After meeting civic dignitaries at the Pier, The Master proceeded to Alexandra House, the new combined Pilot Station and Tug Company Office building close to the root of the Royal Terrace Pier. A large number of Pilots and their families together with employees and their families from the Thames Navigation Service and the Alexandra Towing Company Ltd., were there to greet His Royal Highness.
The Master met senior officers of the Pilotage Service and a representative of the President GCBS outside the main entrance to the building before proceeding inside to the Main entrance of the Pilot Station, on the second floor, where he unveiled a plaque to signify the opening of the station; at this time the Master’s flag and Trinity House ensign were broken at the masthead and gaff respectively and the new Pilot Station was formally commissioned.
After a short tour to inspect the layout and facilities being provided for Pilots in the new building The Master joined a large representative body of Pilots drawn from the River Thames, Channel and Medway Districts in their lounge for informal discussions.
At 1030 The Master was received at the Tug Offices and later at the Thames Navigation Service following which he departed from the Royal Terrace Pier for Tilbury escorted by craft of the P.L.A., Kent and Essex Constabularies and the Trinity House.
After a tour of the Tilbury Container complex The Master entertained a representative party of guests to luncheon in the Royal Yacht.
After luncheon H.R.H. accompanied by the Deputy Master and other representatives departed in a helicopter of the Queen’s Flight for Harwich. The party landed at Harwich Green at 1440 his flag being broken at the Trinity House Depot. The Master was welcomed on the green by Civic dignitaries before leading his party on foot along the esplaoade to the Port Navigation Service Building, passing several hundred townsfolk, many of them children who had turned out to greet him on this enjoyable occasion.
He was received at the Port Navigation Service by the Vice Chairman of the Harwich Conservancy Board and, after meeting officers of the Board, he inspected the operations centre and was briefed on the arrangements exercised jointly by the Port Authority and Trinity House Pilotage Service for control of shipping using the port.
The Master and his party then proceeded by car to the newly completed Trinity House Pilot Station at Town Quay which had then been functioning for some 14 days. At 1523 he unveiled a commemorative plaque in the lobby and formally commissioned the Station. He then proceeded on a walk round inspection of the various facilities and to meet Pilotage Service Personnel in their duty locations. Following this he visited the Pilots’ lounge on the observation deck of the Station where a large body of Pilots representing the Inward (North Channel), Ipswich and Essex River Pilots were assembled to be presented to him. After a period of informal discussion The Master departed at 1635 and subsequently took off from Harwich Green, piloting the helicopter himself for the flight back to Buckingham Palace.

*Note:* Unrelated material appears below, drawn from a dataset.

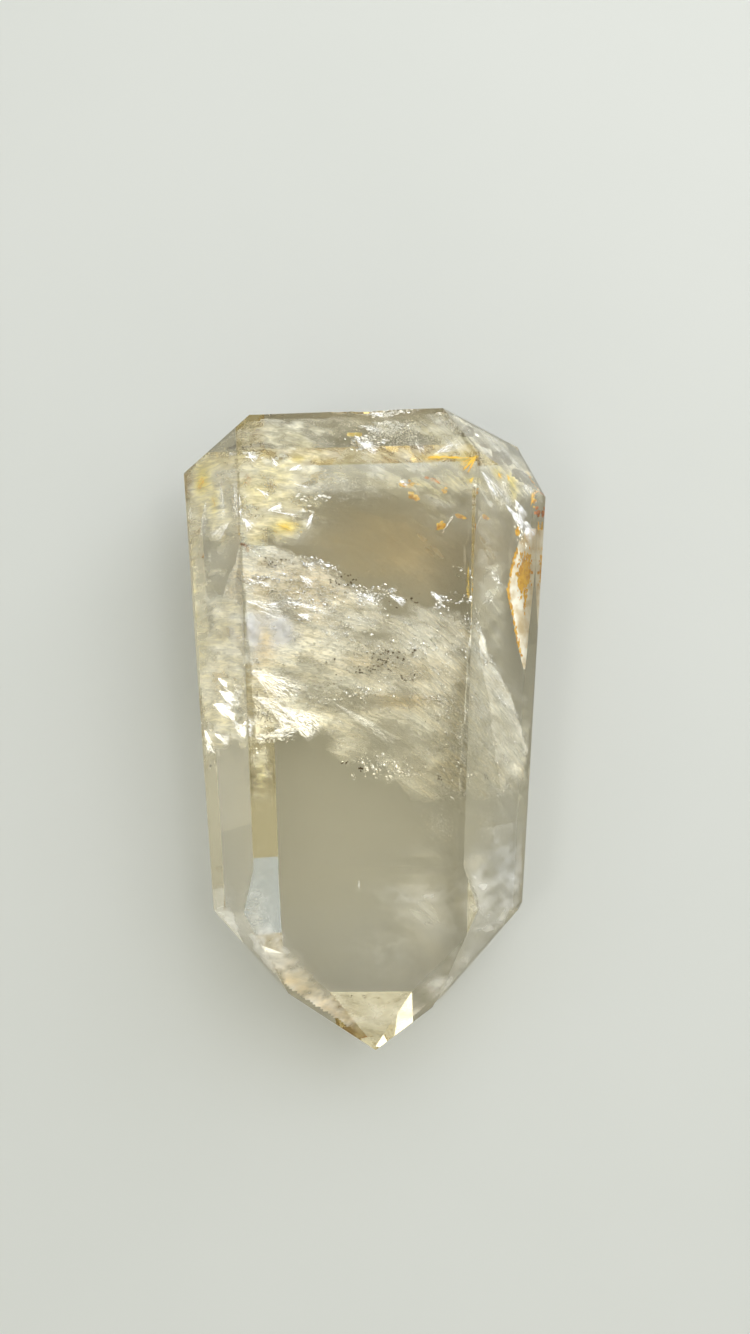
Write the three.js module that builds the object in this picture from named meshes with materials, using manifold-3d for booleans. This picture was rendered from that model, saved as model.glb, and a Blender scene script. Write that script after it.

The 1st June 1976 was unique for the Pilotage Service since The Master had in the course of one day been able to observe the Pilot Cutter performing its role at the Sunk Station, the Trinity House Pilot in his operational environment on the bridge at sea, the new Gravesend Pilot Station nearing completion and the new Harwich Pilot Station recently operational. In addition he had the opportunity to meet and talk to about 70 personnel of the Trinity House Pilotage Service.”
The current Patricia is named
In a ceremony attended by the Master HRH Prince Philip The Duke of Edinburgh and Deputy Master Captain Sir Miles Wingate, The Countess Mountbatten of Burma named the new flagship THV Patricia.